Like all Canberrans, I knew I was living somewhere special. After all, the city was handpicked for the nation's capital in 1908, and in 1911 the Australian Government held an international competition seeking a design for its new capital city. American architect Walter Griffin won with a plan and Griffen’s roads followed a wheel-and-spoke pattern. His was vision for a garden city, a city that met his ideal of the future.
I grew up in that city ‘of the future’ – in the 1990s – eighty years after Griffin first imagined it. And today, 100 years later, it’s a city that seamlessly combines culture, history and nature.
With a population of 345,000, it’s likely there are more cultural hang outs per capita than anywhere else in the world. The National Gallery of Australia, the National Portrait Gallery, the National Library, the National Archives and the National Museum are scattered across the city. And all of they all have free entry.

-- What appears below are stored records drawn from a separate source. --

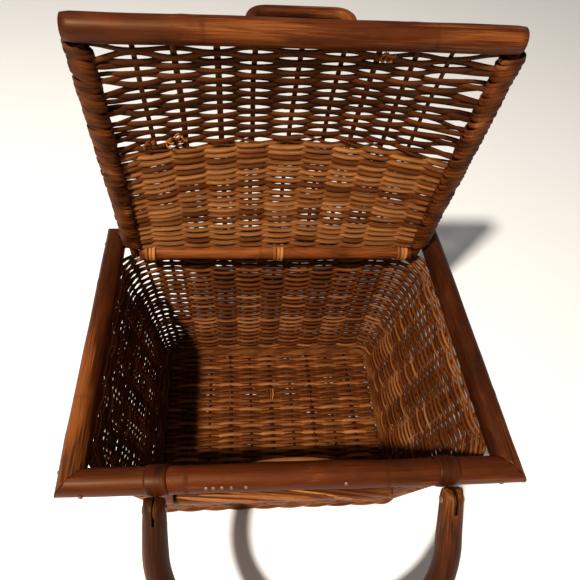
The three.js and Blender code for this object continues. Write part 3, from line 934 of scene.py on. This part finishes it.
def addTrim():
    dice = random.Random(trim["seed"])
    bm = newCane("binding")
    count = 60
    span = trim["right"] - trim["left"]
    core = [(trim["left"] + span * i / count, trim["y"], trim["z"]) for i in range(count + 1)]
    sweepCane(bm, core, trim["high"] * 0.8, trim["deep"] * 0.75, zAxis, 16, False, 0.2, 1.0)
    for ribbon in range(trim["ribbons"]):
        points, swell = [], []
        start = trim["left"] + (span - trim["ribbonSpare"]) * ribbon / (trim["ribbons"] - 1)
        length = min(dice.uniform(70, 118), trim["right"] - start - 1)
        first, last = dice.uniform(60, 110), dice.uniform(150, 230)
        for i in range(31):
            q = i / 30
            a = math.radians(first + (last - first) * q)
            points.append((start + 1 + length * q, trim["y"] + math.cos(a) * trim["deep"] * 0.74,
                           trim["z"] + math.sin(a) * trim["high"] * 0.72))
            swell.append(min(1.0, 0.12 + 4.5 * q, 0.12 + 4.5 * (1 - q)))
        wide, thick, tone = trim["ribbonHalfWide"], trim["ribbonHalfThick"], dice.uniform(0.0, 0.7)
        sweepCane(bm, points, wide, thick, zAxis, 8, False, tone, dice.uniform(0, 5), swell)
    finishCane(bm, "frontBinding", splitCane, "basket", ["front_binding"])

    bm = newCane("peg")
    points = []
    for i in range(9):
        q = i / 8
        z = trim["z"] - peg["drop"] - peg["long"] * q
        points.append((peg["x"] + 0.6 * q, trim["y"] - 0.3 * q, z))
    sweepCane(bm, points, 3.2, 3.0, yAxis, 12, False, 0.3, 0.5, peg["swell"])
    finishCane(bm, "closingPeg", poleWood, "basket", ["closing_peg"])

    bm = newCane("lath")
    points, swell = [], []
    for i in range(lath["steps"] + 1):
        q = i / lath["steps"]
        x, y = lath["left"] + lath["long"] * q, lath["y"] + lath["bow"] * q * (1 - q)
        points.append((x, y, lath["z"] + lath["rise"] * q * (1 - q)))
        swell.append(min(1, 0.3 + min(i, lath["steps"] - i) * 0.25))
    sweepCane(bm, points, 2.4, 2.0, zAxis, 12, False, 0.95, 0.8, swell)
    finishCane(bm, "innerLath", weaveCane, "basket", ["inner_lath"])


addTrim()


nail = {
    "radius": 1.9, "inX": 10.0, "inY": 9.0, "faceX": 200.1, "faceY": 151.1,
    "rowX": (-76, -70, -63, -55, -43, 41), "rowY": -148.9, "rowZ": 228.4,
    "reach": (-1.5, 0.3, 0.9, 1.3), "swell": [0.5, 1, 0.8, 0.25],
}


def addNails():
    bm = newCane("nails")
    endX, endY, z = basket["halfX"] - nail["inX"], basket["halfY"] - nail["inY"], basket["rimZ"]
    spots = [(side * endX, -nail["faceY"], z, -yAxis) for side in (-1, 1)]
    for end in (-1, 1):
        spots += [(side * nail["faceX"], end * endY, z, side * xAxis) for side in (-1, 1)]
    rowOut = (-yAxis + zAxis * 0.7).normalized()
    spots += [(x, nail["rowY"], nail["rowZ"], rowOut) for x in nail["rowX"]]
    for x, y, z, out in spots:
        head = [Vector((x, y, z)) + out * h for h in nail["reach"]]
        up = xAxis if abs(out.x) < 0.5 else yAxis
        sweepCane(bm, head, nail["radius"], nail["radius"], up, 10, False, 0.5, 0, nail["swell"])
    finishCane(bm, "frameNails", nailIron, "basket")


addNails()
print("pieces made")


# floor, lights, camera

def addStage():
    bm = bmesh.new()
    bmesh.ops.create_grid(bm, x_segments=2, y_segments=2, size=6.0)
    mesh = bpy.data.meshes.new("floor")
    bm.to_mesh(mesh)
    bm.free()
    floor = bpy.data.objects.new("floor", mesh)
    bpy.context.scene.collection.objects.link(floor)
    g = Graph("paleFloor")
    place = g.node("ShaderNodeTexCoord", {}, {}, 3)
    soft = g.cloud(place, 6.0, 2.0)
    pale = g.blend(soft * 0.3, tint(250, 250, 249), tint(238, 238, 236))
    mesh.materials.append(g.finish({"Base Color": pale, "Roughness": 0.85}))


lights = {
    "aim": (0, 0, 0.15), "warm": (1.0, 0.93, 0.84), "soft": (1.0, 0.96, 0.92), "world": 0.19,
    "keyFrom": (-0.92, -0.98, 2.12), "keyReach": 2.6, "keySize": 0.16, "keyPower": 110.0,
    "fillAt": (1.6, -1.8, 1.6), "fillSize": 1.6, "fillPower": 2.0,
}


def addLight(name, place, aim, size, power, colour):
    lamp = bpy.data.lights.new(name, "AREA")
    lamp.shape, lamp.size, lamp.energy, lamp.color = "DISK", size, power, colour
    holder = bpy.data.objects.new(name, lamp)
    holder.location = place
    holder.rotation_euler = (Vector(aim) - Vector(place)).to_track_quat("-Z", "Y").to_euler()
    bpy.context.scene.collection.objects.link(holder)


def addLights():
    aim = Vector(lights["aim"])
    place = aim + Vector(lights["keyFrom"]).normalized() * lights["keyReach"]
    addLight("keyLamp", place, aim, lights["keySize"], lights["keyPower"], lights["warm"])
    addLight("fillLamp", lights["fillAt"], aim, lights["fillSize"], lights["fillPower"], lights["soft"])
    world = bpy.data.worlds.new("room")
    world.use_nodes = True
    background = world.node_tree.nodes["Background"]
    background.inputs[0].default_value = (*lights["soft"], 1)
    background.inputs[1].default_value = lights["world"]
    bpy.context.scene.world = world
    bpy.context.scene.view_settings.view_transform = "Standard"


view = {
    "place": (-53.3, -260.3, 642.2), "yaw": 6.49, "down": 53.07, "roll": 4.77,
    "lens": 29.7931, "sensor": 36.0, "shiftX": 0.042931, "shiftY": 0.0098276,
}


def addCamera():
    yaw, down, roll = (math.radians(view[k]) for k in ("yaw", "down", "roll"))
    level = math.cos(down)
    ahead = Vector((math.sin(yaw) * level, math.cos(yaw) * level, -math.sin(down)))
    right = Vector((math.cos(yaw), -math.sin(yaw), 0))
    above = right.cross(ahead)
    rolledRight = right * math.cos(roll) + above * math.sin(roll)
    rolledUp = above * math.cos(roll) - right * math.sin(roll)
    camera = bpy.data.cameras.new("camera")
    camera.sensor_width, camera.lens = view["sensor"], view["lens"]
    camera.shift_x, camera.shift_y = view["shiftX"], view["shiftY"]
    camera.clip_start = 0.01
    holder = bpy.data.objects.new("camera", camera)
    turn = Matrix((rolledRight, rolledUp, -ahead)).transposed()
    holder.matrix_world = Matrix.Translation(Vector(view["place"]) * mm) @ turn.to_4x4()
    bpy.context.scene.collection.objects.link(holder)
    bpy.context.scene.camera = holder


addStage()
addLights()
addCamera()
print("stage, lights and camera set")
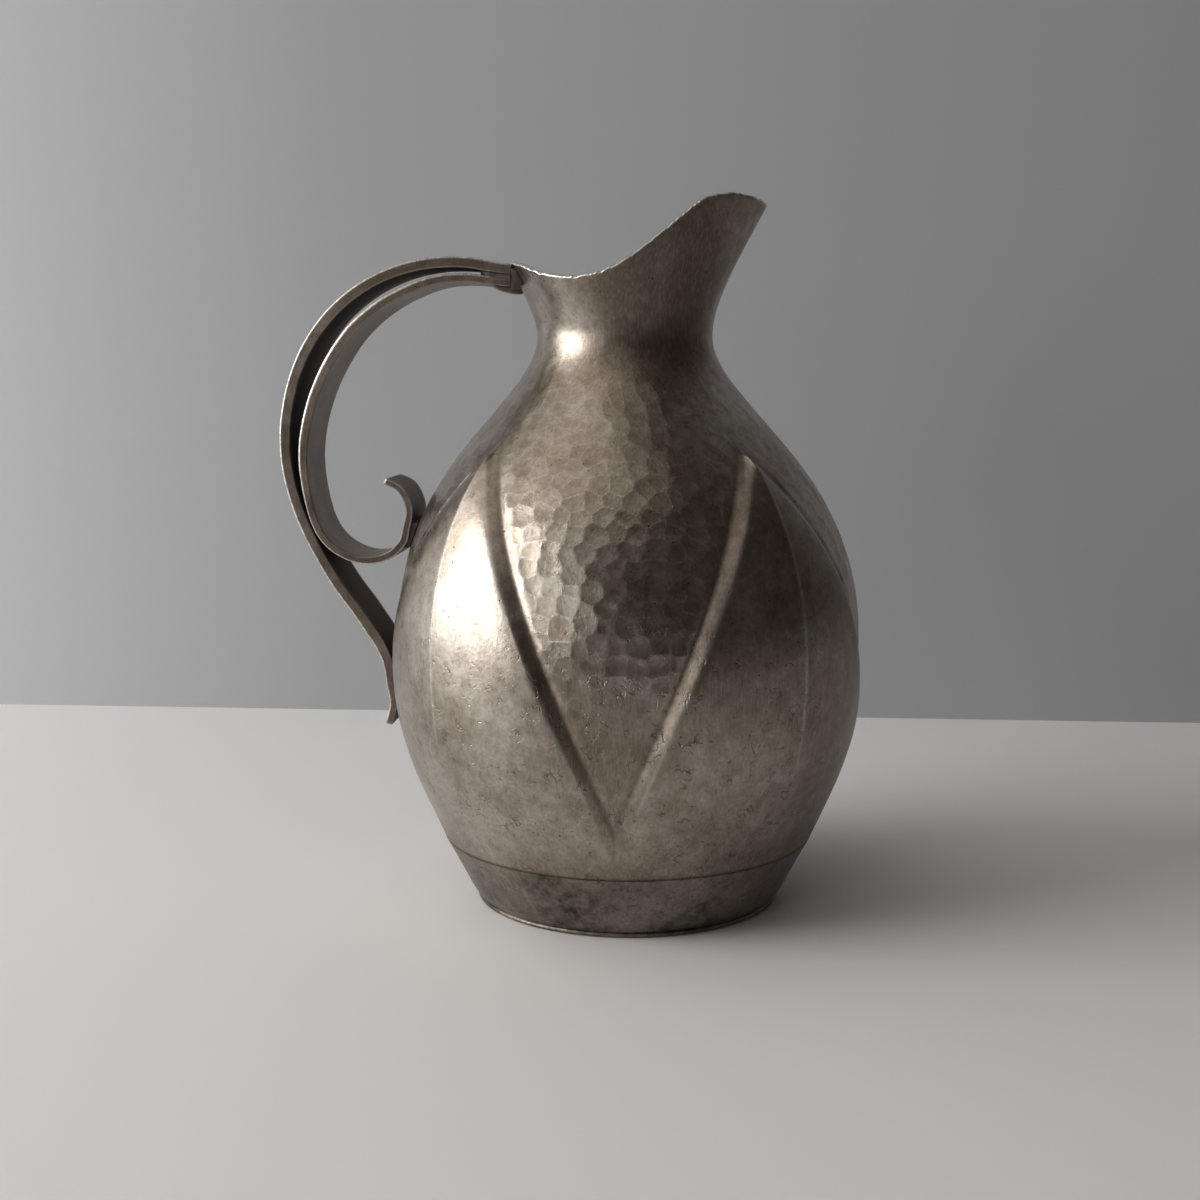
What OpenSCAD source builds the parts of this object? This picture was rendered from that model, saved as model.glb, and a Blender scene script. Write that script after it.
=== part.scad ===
// Hammered pewter jug: a raised sheet body with four pressed petals, a foot band,
// a base plate and a handle of two straps, joined by runs of solder.
// Millimetres. The jug stands on z = 0, the spout points to +X and the handle to -X.

/* [Body] */
// Diameter of the belly at its widest, over the hammered fields
belly_d = 139.6; // [128:0.1:152]
// Height of the widest place above the table
belly_z = 80; // [74:1:88]
// Outer diameter where the body meets the foot band
seam_d = 112.8; // [104:0.1:120]
// Height of that seam above the table
seam_z = 20; // [15:0.5:26]
// Thickness of the raised sheet
wall = 1.6; // [1.2:0.1:2.2]

/* [Neck and spout] */
// Outer diameter of the neck at its narrowest
neck_d = 52.4; // [46:0.1:60]
// Height of the narrowest place
neck_z = 170; // [164:1:176]
// How far the neck's middle lies behind the body's, towards the handle
neck_shift = 1.1; // [0:0.1:3]
// Height of the lowest place of the rim, at the sides behind the middle
rim_low_z = 185.8; // [182:0.1:189]
// Height of the spout's highest place
spout_z = 209.9; // [202:0.1:220]
// Distance from the body's middle to the spout's tip
spout_reach = 40.7; // [36:0.1:46]
// Width of the rim across its sides
rim_w = 65; // [60:0.5:70]
// Distance from the body's middle to the rim at the handle
rim_back = 35.4; // [33:0.1:38]

/* [Petals] */
// Number of pressed petals
petals = 4; // [4:1:6]
// Height of the petals' points
petal_tip_z = 137; // [128:1:142]
// Height at which neighbouring petals meet
petal_foot_z = 29; // [26:1:40]
// How far the petals stand out from the hammered fields
petal_rise = 2.3; // [1:0.1:3]
// Extra height of the keel along each petal's middle
keel_rise = 1.3; // [0.5:0.1:2]
// Width of the rounded step round each petal
step_w = 4.6; // [3.5:0.1:6]

/* [Foot] */
// Outer diameter of the foot band at the base plate
foot_d = 94; // [88:0.5:100]
// Thickness of the foot band
foot_wall = 1.8; // [1.4:0.1:2.4]
// Thickness of the base plate
base_t = 1.6; // [1.2:0.1:2.4]
// How far the base plate's edge stands out past the foot band
base_lip = 0.5; // [0.3:0.1:1]

/* [Handle] */
// Width of both straps
strap_w = 23.4; // [18:0.2:28]
// Thickness of the outer strap
outer_t = 3.2; // [2.6:0.1:3.8]
// Thickness of the inner strap
inner_t = 2.3; // [1.8:0.1:2.6]
// Gap between the two straps where it is widest
strap_gap = 5.3; // [3:0.1:7]
// How far the handle stands out past the belly
handle_out = 33.8; // [28:0.1:42]
// Height of the handle's top
handle_top_z = 192.8; // [190:0.1:198]
// Height at which the scroll rests against the body
scroll_z = 111; // [106:1:116]
// Radius of the scroll's turn
scroll_r = 12.6; // [10:0.1:14]
// Height at which the outer strap's tail rests against the body
tail_z = 65; // [62:0.5:70]
// Length of the tail below its resting place
tail_l = 11.5; // [8:0.5:15]

/* [Hidden] */
// Depth of the solder between two faces that it joins
solder_t = 0.4;
// Gap left between a run of solder and the piece it holds
joint_gap = 0.05;
// Height of the rim's edge above the outer strap's end
strap_drop = 0.7;
// Width of the solder under a strap, as a share of the strap's
patch_share = 0.9;
// Height of the solder patch behind the scroll
scroll_patch_h = 8;
// Height of the solder patch behind the tail
tail_patch_h = 8;
// Length along the straps of the solder between their upper ends
stack_l = 13;
// Depth of the solder left between the straps' upper ends
stack_t = 0.7;
// Depth to which solder hangs below the inner strap at the rim
bead_h = 1.4;
// Height over which the solder ring covers each side of the foot seam
ring_h = 3;
// Thickness of the solder rings inside the foot
ring_t = 1.2;
// Length used to measure a slope
probe = 0.5;

// Share of the shoulder's turn that is even; the rest is left to the neck
shoulder_share = 0.63;
// Share of a petal's width that its edge gives up evenly with height, and the power of the rest
edge_share = 0.8;
edge_power = 6;
// Least share of a sector that the mesh leaves on each side of a petal's edge
edge_room_share = 0.2;
// Share of the petals' height over which they fade in above the seam
fade_share = 0.36;
// Roundness of the flare at the spout and at the handle
flare_spout_share = 0.37;
flare_back_share = 0.25;
// Half angle of the pouring lip, as a share of a right angle
lip_share = 0.36;
// Rim height every 15 degrees from the spout to the handle, as a share of its rise
rim_shares = [0.9, 0.95, 0.975, 0.895, 0.65, 0.38, 0.14, 0.02, 0.005, 0.065, 0.16, 0.205, 0.22];
// Outer strap above the scroll: reach and height, as shares of the handle's reach and top
outer_reach_shares = [0.51, 0.675, 0.815, 0.916, 0.972, 0.982];
outer_height_shares = [0.9917, 0.974, 0.9285, 0.861, 0.778, 0.6925];
// Outer strap beside the belly: height up from the tail and stand-off, as shares
outer_low_rise_shares = [0.752, 0.489, 0.289, 0.131];
outer_low_off_shares = [1.06, 0.584, 0.228, 0.03];
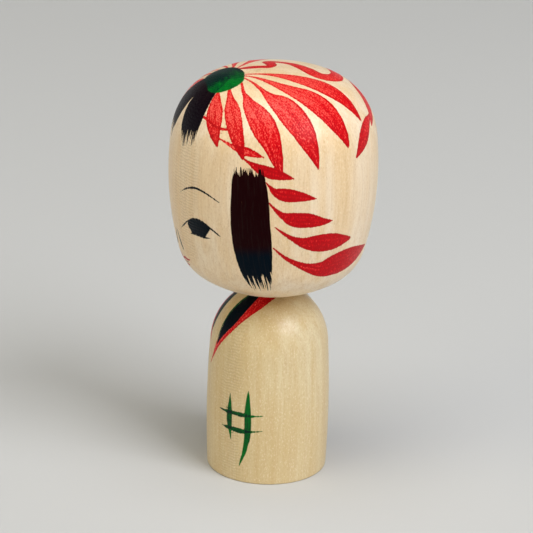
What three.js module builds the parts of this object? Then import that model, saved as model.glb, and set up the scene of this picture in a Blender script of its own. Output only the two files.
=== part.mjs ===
// Kokeshi doll: a wooden doll turned on a lathe in two blanks, a head and a body,
// held together by a round peg. The head turns on the body about the upright axis.
//
// Units are millimetres. +Z is up, the origin is the centre of the base's foot plane,
// and the doll faces -Y. Every solid is a solid of revolution about the Z axis.

import * as THREE from 'three';

// ---- driving dimensions -------------------------------------------------

const DOLL_HEIGHT = 91; // three sun, the traditional size

// The body's wall is one long arc, widest at the belly.
const BELLY_RADIUS = 13.56;
const BELLY_HEIGHT = 12.5;
const WALL_ARC = 260;

// The shoulder arc starts where the wall ends and closes in to the flat neck seat.
const SHOULDER_HEIGHT = 29.5;
const SHOULDER_ARC = 14;
const BODY_SEAT_HEIGHT = 41.3;

// The head rests on the body's seat with a fitting gap.
const SEAT_GAP = 0.3;
const HEAD_SEAT_HEIGHT = BODY_SEAT_HEIGHT + SEAT_GAP;

// The head's outline, from the top down: each arc runs until the surface
// faces the given angle above the horizontal, in degrees.
const HEAD_ARCS = [
  { name: 'crown', radius: 46, until: 76.7 },
  { name: 'crown edge', radius: 16.5, until: 62 },
  { name: 'brow', radius: 13.7, until: 29.5 },
  { name: 'temple', radius: 16, until: 7 },
  { name: 'cheek', radius: 67, until: -15 },
  { name: 'jaw', radius: 10, until: -58 },
];
const CHIN_ARC = 30; // last arc, under the jaw and in to the head's seat

// The peg is glued into the head and turns in the body's socket.
const PEG_RADIUS = 3;
const PEG_IN_BODY = 13;
const PEG_IN_HEAD = 11;
const PEG_CHAMFER = 0.6;
const PEG_CLEARANCE = 0.1; // around the peg, in both sockets
const SOCKET_END_GAP = 0.5; // beyond each end of the peg

const FOOT_CHAMFER = 0.3; // broken edge around the base

const STEPS_ROUND = 64; // facets around the axis
const ARC_STEP = 5; // largest turn of the outline between two points, degrees
const WALL_STEPS = 6; // points on the long, nearly straight wall arc

// ---- outlines -------------------------------------------------------------

const radians = THREE.MathUtils.degToRad;
const degrees = THREE.MathUtils.radToDeg;

// An outline point: x is the radius from the axis and y is the height.
const point = (radius, height) => new THREE.Vector2(radius, height);

// Points of an arc that goes on from `start`, where the surface faces the angle `from`,
// to where it faces the angle `to`. The start itself isn't repeated.
function arcFrom(start, from, to, radius, steps = Math.ceil(Math.abs(to - from) / ARC_STEP)) {
  const centreX = start.x - radius * Math.cos(radians(from));
  const centreY = start.y - radius * Math.sin(radians(from));
  const points = [];
  for (let i = 1; i <= steps; i += 1) {
    const angle = radians(from + ((to - from) * i) / steps);
    points.push(point(centreX + radius * Math.cos(angle), centreY + radius * Math.sin(angle)));
  }
  return points;
}

// The angle that an arc faces once it has climbed by `rise` from the angle `from`.
const angleAfterRise = (from, rise, radius) =>
  degrees(Math.asin(Math.sin(radians(from)) + rise / radius));

const last = (points) => points[points.length - 1];

// A closed solid of revolution. The outline starts and ends on the axis
// and runs upwards on its outside.
function turned(outline, name, material) {
  const mesh = new THREE.Mesh(new THREE.LatheGeometry(outline, STEPS_ROUND), material);
  mesh.geometry.rotateX(Math.PI / 2);
  mesh.name = name;
  return mesh;
}

// ---- materials ------------------------------------------------------------

const paintedWood = new THREE.MeshStandardMaterial({ color: 0xe6cfa6, roughness: 0.42, metalness: 0 });
const rawWood = new THREE.MeshStandardMaterial({ color: 0xd9be90, roughness: 0.6, metalness: 0 });

// ---- pieces ---------------------------------------------------------------

const pegBottom = BODY_SEAT_HEIGHT - PEG_IN_BODY;
const pegTop = HEAD_SEAT_HEIGHT + PEG_IN_HEAD;
const socketRadius = PEG_RADIUS + PEG_CLEARANCE;

function body() {
  const footAngle = -degrees(Math.asin(BELLY_HEIGHT / WALL_ARC));
  const wallTop = degrees(Math.asin((SHOULDER_HEIGHT - BELLY_HEIGHT) / WALL_ARC));
  const footRadius = BELLY_RADIUS - WALL_ARC * (1 - Math.cos(radians(footAngle)));
  const foot = point(footRadius, 0);
  const wall = arcFrom(foot, footAngle, wallTop, WALL_ARC, WALL_STEPS);
  const shoulderRise = BODY_SEAT_HEIGHT - SHOULDER_HEIGHT;
  const seatAngle = angleAfterRise(wallTop, shoulderRise, SHOULDER_ARC);
  const shoulder = arcFrom(last(wall), wallTop, seatAngle, SHOULDER_ARC);
  const socketFloor = pegBottom - SOCKET_END_GAP;
  const outline = [
    point(0, 0),
    point(footRadius - FOOT_CHAMFER, 0),
    point(footRadius, FOOT_CHAMFER),
    ...wall,
    ...shoulder,
    point(socketRadius, BODY_SEAT_HEIGHT),
    point(socketRadius, socketFloor),
    point(0, socketFloor),
  ];
  return turned(outline, 'body', paintedWood);
}

function head() {
  const outside = [point(0, DOLL_HEIGHT)];
  let facing = 90;
  for (const arc of HEAD_ARCS) {
    outside.push(...arcFrom(last(outside), facing, arc.until, arc.radius));
    facing = arc.until;
  }
  const chinDrop = HEAD_SEAT_HEIGHT - last(outside).y;
  const seatAngle = angleAfterRise(facing, chinDrop, CHIN_ARC);
  outside.push(...arcFrom(last(outside), facing, seatAngle, CHIN_ARC));
  const socketRoof = pegTop + SOCKET_END_GAP;
  const outline = [
    point(0, socketRoof),
    point(socketRadius, socketRoof),
    point(socketRadius, HEAD_SEAT_HEIGHT),
    ...outside.reverse(),
  ];
  return turned(outline, 'head', paintedWood);
}

function neckPeg() {
  const outline = [
    point(0, pegBottom),
    point(PEG_RADIUS - PEG_CHAMFER, pegBottom),
    point(PEG_RADIUS, pegBottom + PEG_CHAMFER),
    point(PEG_RADIUS, pegTop - PEG_CHAMFER),
    point(PEG_RADIUS - PEG_CHAMFER, pegTop),
    point(0, pegTop),
  ];
  return turned(outline, 'neck_peg', rawWood);
}

// ---- assembly -------------------------------------------------------------

const doll = new THREE.Group();
doll.add(body());

// The head and its peg turn together.
const headGroup = new THREE.Group();
headGroup.add(head(), neckPeg());
doll.add(headGroup);

export default doll;
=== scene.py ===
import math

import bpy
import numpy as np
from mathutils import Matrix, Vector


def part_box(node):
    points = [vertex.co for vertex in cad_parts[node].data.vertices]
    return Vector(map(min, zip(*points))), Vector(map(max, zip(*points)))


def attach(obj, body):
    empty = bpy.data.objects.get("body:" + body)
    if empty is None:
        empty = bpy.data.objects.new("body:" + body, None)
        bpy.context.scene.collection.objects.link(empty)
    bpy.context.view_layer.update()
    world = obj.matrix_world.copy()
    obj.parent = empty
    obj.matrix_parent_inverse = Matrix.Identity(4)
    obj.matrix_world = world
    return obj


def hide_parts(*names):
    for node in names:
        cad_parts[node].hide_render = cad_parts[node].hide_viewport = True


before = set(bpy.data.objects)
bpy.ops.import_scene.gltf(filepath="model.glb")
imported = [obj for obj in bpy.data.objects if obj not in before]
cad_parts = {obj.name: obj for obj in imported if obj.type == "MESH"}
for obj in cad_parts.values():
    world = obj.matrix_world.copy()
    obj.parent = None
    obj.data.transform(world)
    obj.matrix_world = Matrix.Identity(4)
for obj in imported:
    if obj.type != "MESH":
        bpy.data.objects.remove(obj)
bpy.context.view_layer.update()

# The looks of a small kokeshi doll, turned from pale dogwood and painted with a brush.
#
# Head, body and peg are turned again here as fine meshes with the frame's own outlines.
# Every vertex carries how deep it lies inside the painted strokes, in millimetres, and the
# materials turn those numbers into dye and ink on waxed wood.
#
# Lengths are in millimetres until a mesh is made, and angles are in degrees. "Around" is
# the angle about the upright axis: 0 is the front (-Y), 90 the doll's own left (+X).

MM = 0.001


def box_mm(node):
    """Lowest and highest corner of a CAD node, in millimetres."""
    low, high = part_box(node)
    return np.array(low) / MM, np.array(high) / MM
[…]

I have fond memories of my Mum screaming at me and my brother as we climbed over the exhibits at Questacon – The National Science and Technology Centre. In high school the National Library’s archives were also an excellent place to improve a last minute history essays - it never hurt to throw in a quote from the papers of Sir Edmund Barton - Australia’s first prime minister.
My brother, a history teacher, has always loved the hundreds of displays, memorabilia and weaponry from Australia’s wartime history at the Australian War Memorial. He is the first to admit that he can spend an entire weekend lost in the exhibits, and is a sucker for the old school dioramas.